I have to ask: why is Catwoman working with The Joker? When this comic hit the shelves, the episode "Almost Got 'Im" aired on TV. In that episode, Joker kidnapped Catwoman and nearly turned her into cat food. Why would she work with someone who has tried to kill her? On another note, Selina is in a different class from The Joker. Yes, she is a thief, but at the same time she has proven herself to be an ally to Batman; she is an antihero, not a villain. Yet in this issue she is treated like a garden-variety villain.

Now for something more positive; I really like the exchange that Gordon and Batman share in a scene directly following the Catwoman / Joker confrontation. Gordon informs Batman that the jewels have been stolen and that the thief has left a calling card — with a bat-emblem. They immediately suspect Catwoman, but there's a hitch: the British authorities want Batman for questioning, too. Gordon informed them that Batman would be in London before he had a chance to hand him over for questioning. Batman thanks Gordon for sticking his neck out for him, to which Gordon replies that Batman keeps making it worth his while. In this scene, they acknowledge that in order to keep Gotham safe, they need to help each other. Gordon keeps the authorities off of Batman's tail, while Batman goes after the most dangerous criminals.

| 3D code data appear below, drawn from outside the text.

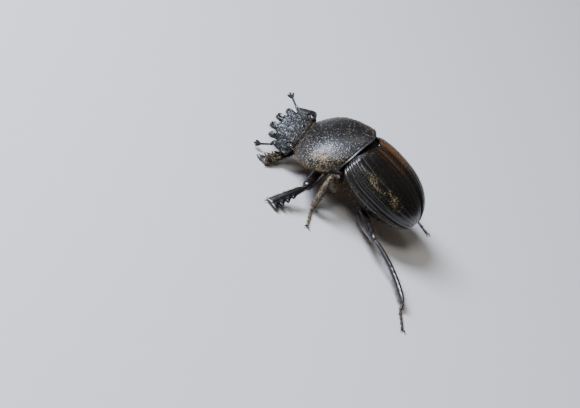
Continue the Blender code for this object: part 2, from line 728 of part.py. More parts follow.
def floor_cutter():
    """A block under z = 0, which leaves a small flat under each foot."""
    mesh = bpy.data.meshes.new("floor_cutter")
    body = bmesh.new()
    bmesh.ops.create_cube(body, size=100 * MM)
    body.to_mesh(mesh)
    body.free()
    block = bpy.data.objects.new("floor_cutter", mesh)
    block.location = (0.0, 0.0, -50 * MM)
    block.hide_render = True
    block.display_type = "WIRE"
    CUTTERS.objects.link(block)
    return block


def main():
    """Builds the whole beetle."""
    cases, trunk_grown = build_trunk()
    shield, prothorax_grown = build_prothorax(trunk_grown[0], cases)
    build_head(shield)
    floor = floor_cutter()
    for leg, side_name in LEG_JOINTS:
        build_leg(leg, side_name, [prothorax_grown] if leg == "front" else trunk_grown, floor)
    bpy.context.view_layer.update()
    for part in [item for item in BEETLE.objects if item.type == "MESH"]:
        settle(part)


main()
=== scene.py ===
"""A life-size dung beetle as a dressed museum model: every plate, limb, claw and bristle of the animal.

Lengths are in mm until a mesh is made. The head points toward -X and the left side toward -Y.
"""

import logging
import math
from dataclasses import dataclass, field
from enum import Enum
from typing import Any, Callable

import bpy
import numpy as np
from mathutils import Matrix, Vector
from mathutils.geometry import delaunay_2d_cdt


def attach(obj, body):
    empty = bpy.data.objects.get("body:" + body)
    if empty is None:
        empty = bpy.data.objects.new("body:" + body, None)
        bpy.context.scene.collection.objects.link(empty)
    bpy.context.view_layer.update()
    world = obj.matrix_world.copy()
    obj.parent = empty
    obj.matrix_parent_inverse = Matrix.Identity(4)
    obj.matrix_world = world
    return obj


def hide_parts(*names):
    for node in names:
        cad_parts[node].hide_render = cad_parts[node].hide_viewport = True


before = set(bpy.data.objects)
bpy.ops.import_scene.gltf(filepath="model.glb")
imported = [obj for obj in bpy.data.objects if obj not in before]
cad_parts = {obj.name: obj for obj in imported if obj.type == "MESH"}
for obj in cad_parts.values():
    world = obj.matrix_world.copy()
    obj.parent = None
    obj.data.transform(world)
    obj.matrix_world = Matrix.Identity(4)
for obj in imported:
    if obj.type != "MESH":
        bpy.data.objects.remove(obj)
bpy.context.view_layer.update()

LOG = logging.getLogger("dung_beetle")
MM = 0.001
PATCH = 0.003          # side of a bristle's patch on the unwrap that its colours are baked on
BODY_GAP = 0.28        # between one plate of the trunk and the next
ELYTRON_THICKNESS = 0.75
UNDER_PLATE_SHADE = 0.95          # how much painted shade a surface gets that lies under another plate: black and dull
UP = np.array((0.0, 0.0, 1.0))

Array = np.ndarray
Point = tuple[float, float, float]
Faces = list[tuple[int, ...]]


class Side(Enum):
    """The beetle's own left and right; the value is the sign of Y on that side."""

    LEFT = -1
    RIGHT = 1

    @property
    def word(self) -> str:
        """The side's name as pieces and nodes spell it."""
        return self.name.lower()


class Pair(Enum):
    """The three pairs of legs."""

    FRONT = "front"
    MIDDLE = "middle"
    HIND = "hind"


# ---- places
def rotation(degrees: float, axis: str) -> Array:
    """The 3 x 3 turn about one axis.

    Args:
        degrees: angle of the turn, by the right-hand rule.
        axis: "X", "Y" or "Z".

    Returns:
        The turn as an array.
    """
    c, s = math.cos(math.radians(degrees)), math.sin(math.radians(degrees))
    return np.array({
        "X": ((1, 0, 0), (0, c, -s), (0, s, c)),
        "Y": ((c, 0, s), (0, 1, 0), (-s, 0, c)),
        "Z": ((c, -s, 0), (s, c, 0), (0, 0, 1)),
    }[axis])


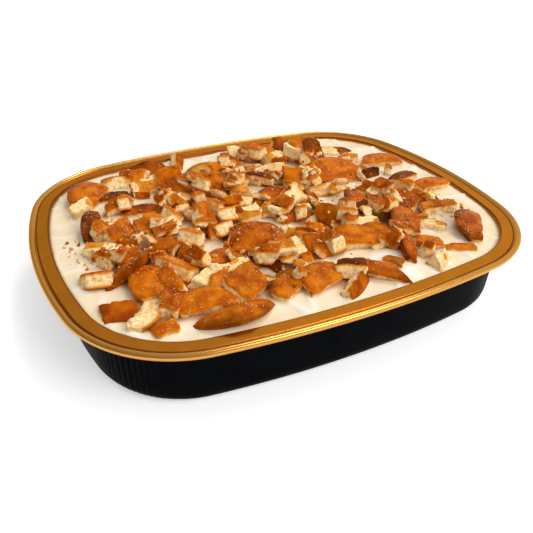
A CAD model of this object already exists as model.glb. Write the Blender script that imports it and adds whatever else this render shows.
"""Looks of a banana pudding in a foil tray: satin gold and black foil, smooth cream and broken wafers.

Units are metres, +Z is up, and the origin is under the middle of the tray.
The long sides run along X, and the side that faces the viewer is at -Y.
Every wafer piece is placed by the same list and the same rule as its solid, and is then given its
crumbling breaks, its crust and its sugar.
"""
import functools
import itertools
import math
import random

import bmesh
import bpy
import numpy as np
from mathutils import Euler, Matrix, Vector
from mathutils.bvhtree import BVHTree


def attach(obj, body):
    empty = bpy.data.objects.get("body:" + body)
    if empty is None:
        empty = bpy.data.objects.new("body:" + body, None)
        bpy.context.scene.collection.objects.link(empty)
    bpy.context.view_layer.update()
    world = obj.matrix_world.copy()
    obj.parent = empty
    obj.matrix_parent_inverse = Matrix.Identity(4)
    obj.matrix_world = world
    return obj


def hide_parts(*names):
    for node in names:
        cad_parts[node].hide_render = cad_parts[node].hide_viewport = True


MM = 0.001

# Camera: the photo's viewpoint, in an image of 533 by 533
IMAGE_SIZE = 533
CAMERA_PLACE = (-0.11237, -0.21914, 0.16268)
CAMERA_AZIMUTH = -24.92
CAMERA_ELEVATION = 33.67
FOCAL_PIXELS = 550.28
SHIFT_PIXELS = (16.8, -0.41)
SENSOR = 36.0

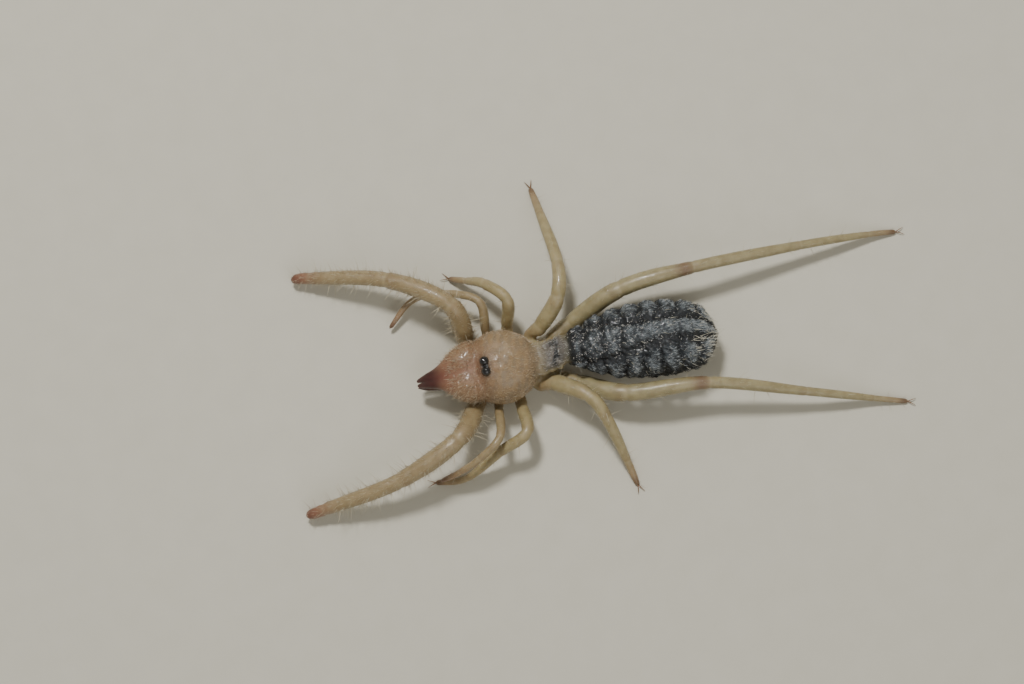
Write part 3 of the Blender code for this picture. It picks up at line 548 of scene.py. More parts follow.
def limb(kind, side_name):
    rows = np.array(LIMBS[kind, side_name])
    joints, base = rows[:, :3], rows[:, 3]
    padded = kind == "palp"
    lengths = np.linalg.norm(np.diff(joints, axis=0), axis=1)
    t = np.concatenate([np.linspace(k, k + 1, max(6, round(length * RINGS_PER_MM)), endpoint=False)
                        for k, length in enumerate(lengths)] + [[len(lengths) - 1e-6]])
    centres, along = path_at(joints, t)
    distance = np.concatenate([[0], np.cumsum(np.linalg.norm(np.diff(centres, axis=0), axis=1))])
    k = np.clip(t.astype(int), 0, len(lengths) - 1)
    f = t - k
    radii = base[k] + (base[k + 1] - base[k]) * f + np.array(SWELL[kind])[k] * np.sin(math.pi * f)
    band, soft = np.zeros_like(t), np.zeros_like(t)
    for joint in range(1, len(lengths)):
        at = np.interp(joint, t, distance)
        size = base[joint]
        radii *= 1 + JOINT_SWELL * bell(distance, at - 0.9 * size, 0.8 * size)
        radii *= 1 - JOINT_GROOVE * bell(distance, at, 0.16 * size + 0.06)
        radii *= 1 + JOINT_KNUCKLE * bell(distance, at + 0.7 * size, 0.5 * size)
        strength, reach_back = (0.8, 1.5) if (kind, joint) == ("leg_4", 4) else (0.15, 0.8)
        band = np.maximum(band, strength * bell(distance, at - reach_back * size, reach_back * size))
        soft = np.maximum(soft, bell(distance, at, 0.16 * size + 0.03))
    tip = distance[-1] - distance
    blunt = 0.42 if padded else 0.3
    radii *= np.sqrt(np.clip(1 - (1 - np.clip(tip / (blunt * 1.2), 0, 1)) ** 2, 0.004, 1))
    overshoot = along * (0.3 * base[-1] * (1 - np.clip(tip / 0.6, 0, 1)))[:, None]
    rings = tube_rings(centres + overshoot, along, radii, LIMB_SIDES)
    rings[..., 2] = np.maximum(rings[..., 2], 0.0)
    below = 0.5 - 0.5 * np.sin(angles(LIMB_SIDES))[None, :]
    clear = step(distance, 1.6, 3.2)[:, None]
    fur = LIMB_FUR[kind] * clear * (0.55 + 0.45 * below) * (1 - soft[:, None])
    reach = 1.0 + 0.45 * below * step(tip, 1.0, 4.0)[:, None]
    horn = (0.3 if padded else 0.5) * (1 - step(tip, 0.35, 1.3))
    rose = (0.65 if padded else 0.15) * (1 - step(tip, 0.5, 3.2))
    edge = np.abs(np.cos(angles(LIMB_SIDES)))[None, :]
    lattice(f"{kind}_{side_name}", rings, limb_tiles[kind, side_name], fur=fur, fur_length=reach,
            fringe=LIMB_FUR[kind] * clear * (0.25 + 0.75 * edge**2) * (1 - soft[:, None]),
            band=band[:, None], soft=0.3 * soft[:, None], horn=horn[:, None], rose=rose[:, None],
            ashen=LIMB_GREY[kind], blush=LIMB_BLUSH[kind] + 0.3 * (1 - step(tip, 1.0, 5.0))[:, None]
            + 0.3 * (1 - step(distance, 2.0, 5.0))[:, None])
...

Bruce Wayne arrives in England at the Tower of London, and is greeted by Mr. Helmsley — who I presume is the curator of The Royal Gallery where the jewels were housed. Helmsley is about to show Bruce a gallery within the Tower, which is called The Thomas Wayne Memorial Gallery. I have to admit that I would have liked to have seen the gallery called The Martha Wayne Memorial Gallery, but since everything with Batman / Bruce Wayne is "my father, my father," I have to unwillingly accept it. Bruce asks to take a peek at the scene of the crime, which Helmsley blindly allows — little knowing that he will be coming back as Batman.

I have four quick things to comment on for this portion of the story. Bruce's shirt goes from white to pink between panels. Bruce is thankfully not wearing his frumpy brown suit, but a blue suit. I find Mr. Helmsley to be an annoying character, and am very glad he is only in this one issue. And finally, while Mr. Helmsley is talking to Bruce, he makes mention of a recent scandal that has hit the British Royal Family. This issue was published in November of 1992. About that time, Prince Charles and Princess Diana's martial difficulties were the fodder of gossip magazines around the world. They would officially separate about a month after this issue was published.

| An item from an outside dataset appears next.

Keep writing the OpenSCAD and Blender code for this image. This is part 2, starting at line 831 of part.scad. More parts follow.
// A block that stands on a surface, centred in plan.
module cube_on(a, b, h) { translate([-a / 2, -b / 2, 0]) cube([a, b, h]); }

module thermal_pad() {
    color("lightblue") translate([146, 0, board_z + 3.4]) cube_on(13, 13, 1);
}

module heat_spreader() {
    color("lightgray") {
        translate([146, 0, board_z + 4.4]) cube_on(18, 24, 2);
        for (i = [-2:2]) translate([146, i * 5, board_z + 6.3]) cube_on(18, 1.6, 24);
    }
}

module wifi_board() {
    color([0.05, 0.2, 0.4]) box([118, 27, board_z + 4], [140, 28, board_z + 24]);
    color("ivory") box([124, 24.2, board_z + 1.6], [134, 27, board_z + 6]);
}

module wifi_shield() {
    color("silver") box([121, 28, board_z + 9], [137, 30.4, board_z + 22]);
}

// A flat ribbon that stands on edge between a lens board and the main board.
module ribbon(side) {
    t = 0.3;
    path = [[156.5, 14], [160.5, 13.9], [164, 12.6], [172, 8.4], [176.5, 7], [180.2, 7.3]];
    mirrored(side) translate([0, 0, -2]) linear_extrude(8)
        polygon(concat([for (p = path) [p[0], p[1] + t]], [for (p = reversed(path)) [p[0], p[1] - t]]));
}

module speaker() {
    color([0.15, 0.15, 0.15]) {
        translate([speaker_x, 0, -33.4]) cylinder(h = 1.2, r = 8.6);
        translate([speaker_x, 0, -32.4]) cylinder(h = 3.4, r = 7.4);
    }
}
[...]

Later, Batman perches himself on a windowsill outside the gallery and begins looking for clues. He uses some kind of ultraviolet light to see footprints that have been left on the sill, and from these footprints he calculates the perpetrator's height and weight. Of course, since he already know it's Catwoman, this is pointless. Batman then enters the gallery via a window and begins to take measurements around the display case. He then smiles, having figured out how the jewels were taken. We the readers are not yet privy to this information, but I'm glad to finally see the detective Batman coming through. It's unfortunate, however, that it had to happen in this headache-inducing issue.

Meanwhile, across town, Selina is in her hotel room watching the news and, apparently, scrapbooking. (Who knew Selina liked to scrapbook?) The news report of her theft of the jewels finally appears on the screen and she hurriedly turns up the volume to listen in. She mocks the authorities, believing that they will never catch her. As the newscaster proceeds to a different story, Selina heads for the bathroom. The news cuts to a report of two prisoners who have escaped police custody. The reporter does his bit on the escape and hands the newscast back over to his colleague in the studio. As the reporter and his cameraman pack up, the two escapees jump them, but Batman quickly dispatches the two crooks. Batman asks the news crew to deliver a message, which Selina overhears on the TV: "The Crown Jewels have been stolen by The Catwoman, a colorful, but untimely harmless petty thief." That galls Selina, and she pulls out her costume.

Catwoman arrives back at the gallery and proceeds to push over the podium were the jewels were originally displayed, only to find a note from Batman: "Too late." Batman appears out from the shadows with the jewels in hand. She tries to run, but Batman trips her up. He admits that her plan was good: hide the jewels under the podium, wait until the security system was shut off, then steal them for real.

Batman tries to do the clichéd convincing her of the error of her ways thing, but Catwoman kicks him and makes her escape with the crown. This begins a rooftop chase across London, which ends on Big Ben. Batman catches up to her and tries to get her to give up. Catwoman charges him, which causes Batman to duck and Catwoman to go flying off the edge of Big Ben. Batman saves her, to which she thanks him by throwing him off. Batman shoots his grappling gun and swings to safety, but not before catching the jewels, which fell with him. Catwoman escapes and Batman vows to get her next time.

Back in Gotham City, a package arrives for The Joker direct from London. The issue ends with Joker laughing manically, promising an absent Batman that he is coming "for him."

As much as I hate to say it, this issue was a chore to read. The whole time I was reading this I was holding my head in my hands trying to find the motivation to push forward. The biggest problem I had with the issue was the fact that there was no romantic tension between Batman and Catwoman. None. She is written to be an ordinary criminal that Batman has to haul off to jail, not the woman who he clearly cares very deeply for. I think that the writer of this comic, Kelley Puckett, was trying to ride the wave that was Batman Returns, instead of watching the cartoon that this comic series was based off of. If he had, perhaps he would have written Penguin (in the last issue) and Catwoman a little differently.

I found too many flaws with this comic book to give it a good score.